From 2011 to 2014, Oberlin charged an average net tuition of $12,740 to students from households that make $30,000 to $48,000 and $11,158 to students from households that make less than $30,000 a year, according to Chermonte.

To College senior and Student Labor Action Coalition liaison Omar Hurtado, the fact that students have no access to the College budget itself makes it much harder for student voices on financial accessibility to be heard.

“We don’t even know what the budget looks like,” Hurtado said. “If we had some kind of transparency about what our finances looked like, then maybe we could work with trustees.”

To some students, the disparity in financial accessibility is clearly reflected in the makeup of the student body.
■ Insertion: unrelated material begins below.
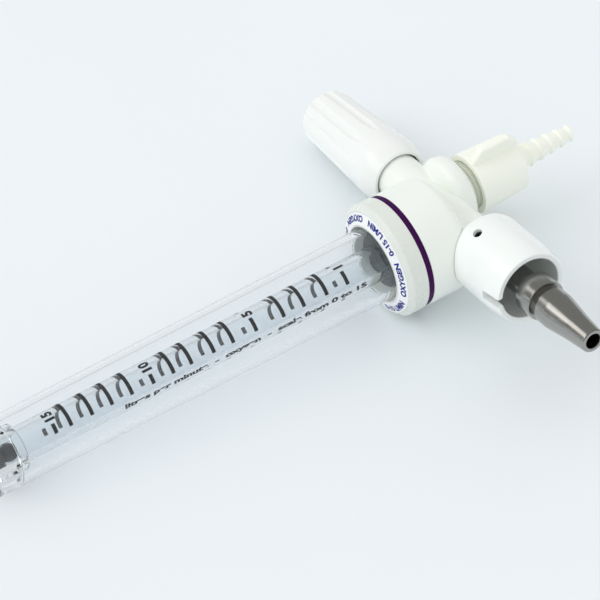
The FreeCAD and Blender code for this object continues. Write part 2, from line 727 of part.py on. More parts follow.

“If you look at Wesleyan and Vassar [College], [which] have comparable endowments, they have a much lower average total cost of tuition, and as a result of that, the percentage of low-income students is twice at Vassar what it is at Oberlin and a little bit under twice at Wesleyan,” said College sophomore, Student Senator and Chair of the Financial Accessibility Working Group Jesse Docter.

Docter said he thinks the difference between Wesleyan and Oberlin is mostly a matter of institutional priorities, not a matter of resources. He also emphasized that the College is at an important crossroads on this issue, as the Board of Trustees meets this weekend to make crucial financial decisions.

“I think we should await judgment on the Strategic Planning process,” Docter said. “I think there’s reason to believe the administration may be taking financial accessibility more seriously than they have in the past, but also the budget is going to be reduced this year because of the endowment payout, and financial aid is a common target of that process.”